#### INFORMATION PROVIDED:
[Start]

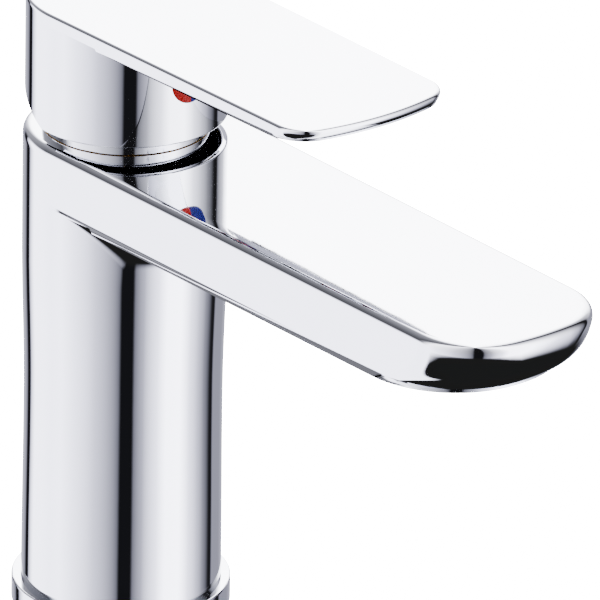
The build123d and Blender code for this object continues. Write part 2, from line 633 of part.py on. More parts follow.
os.makedirs("parts", exist_ok=True)
for make in MAKERS:
    piece = make()
    export_step(piece, f"parts/{make.__name__}.step")
    print(f"{make.__name__:20s} {piece.volume / 1000:9.3f} cm3")
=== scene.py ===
# %% [markdown]
# # A single-lever basin mixer
# The engineering model is a fixed frame: every visible piece is placed by its levels and radii.
# Chrome is a mirror, so a piece is only as good as its surface normals. The large castings are
# therefore lofted and spun into even rows of faces instead of being cut out of a block.

# %% Load the frame
import bpy
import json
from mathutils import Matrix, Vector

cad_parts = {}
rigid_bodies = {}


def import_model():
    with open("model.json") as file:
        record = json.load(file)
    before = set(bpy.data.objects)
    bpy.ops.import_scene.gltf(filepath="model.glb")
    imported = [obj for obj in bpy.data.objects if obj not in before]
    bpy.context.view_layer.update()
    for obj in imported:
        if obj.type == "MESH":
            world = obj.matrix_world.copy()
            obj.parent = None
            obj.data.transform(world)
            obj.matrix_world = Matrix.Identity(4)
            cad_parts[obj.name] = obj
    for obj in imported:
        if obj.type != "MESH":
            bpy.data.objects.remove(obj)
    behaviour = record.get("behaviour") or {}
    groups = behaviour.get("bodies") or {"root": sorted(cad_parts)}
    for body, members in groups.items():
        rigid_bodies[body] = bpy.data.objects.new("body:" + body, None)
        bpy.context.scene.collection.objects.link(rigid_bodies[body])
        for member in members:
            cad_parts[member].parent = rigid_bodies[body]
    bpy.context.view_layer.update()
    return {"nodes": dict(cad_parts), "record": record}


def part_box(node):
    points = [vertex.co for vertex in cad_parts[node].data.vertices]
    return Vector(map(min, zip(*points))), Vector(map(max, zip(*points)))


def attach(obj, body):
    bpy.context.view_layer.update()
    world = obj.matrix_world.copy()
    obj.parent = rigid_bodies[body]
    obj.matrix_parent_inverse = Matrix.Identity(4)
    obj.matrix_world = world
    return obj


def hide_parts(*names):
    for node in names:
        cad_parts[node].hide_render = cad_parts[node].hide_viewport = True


for starter in list(bpy.data.objects):
    bpy.data.objects.remove(starter)
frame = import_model()

import json
from math import asin, atan2, cos, hypot, pi, radians, sin, tan

import bmesh
from mathutils import Matrix, Vector

MM = 0.001

# %% [markdown]
# The levels come from the frame's own boxes. What a box can't tell, such as a blend or a wall, is
# a size of the casting, written here once in millimetres.

# %% Levels and sizes
def low(node):
    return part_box(node)[0] / MM

def high(node):
    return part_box(node)[1] / MM

BODY_FOOT = low("body").z
BODY_TOP = high("body").z
SPOUT_FRONT = -low("body").y
SPOUT_THICK = 14.0
SPOUT_UNDER = BODY_TOP - SPOUT_THICK
BODY_R = high("body").y
LEVER_LIP = low("lever_handle").z
LEVER_TOP = high("lever_handle").z
LEVER_R = high("lever_handle").y
LEVER_FRONT = -low("lever_handle").y
PLATE = 2.8
print(f"body {BODY_FOOT:.1f}-{BODY_TOP:.1f} mm, lever {LEVER_LIP:.1f}-{LEVER_TOP:.1f} mm")
print(f"radii {BODY_R:.2f} and {LEVER_R:.2f} mm")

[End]

#### DO THIS:
The required output is an exact reproduction of the lines starting at the one that contains "for make in" and ending at the one that contains "before = set(bpy.data.objects)". Both boundary lines belong to it.

#### WRITTEN SOLUTION:
for make in MAKERS:
    piece = make()
    export_step(piece, f"parts/{make.__name__}.step")
    print(f"{make.__name__:20s} {piece.volume / 1000:9.3f} cm3")
=== scene.py ===
# %% [markdown]
# # A single-lever basin mixer
# The engineering model is a fixed frame: every visible piece is placed by its levels and radii.
# Chrome is a mirror, so a piece is only as good as its surface normals. The large castings are
# therefore lofted and spun into even rows of faces instead of being cut out of a block.

# %% Load the frame
import bpy
import json
from mathutils import Matrix, Vector

cad_parts = {}
rigid_bodies = {}


def import_model():
    with open("model.json") as file:
        record = json.load(file)
    before = set(bpy.data.objects)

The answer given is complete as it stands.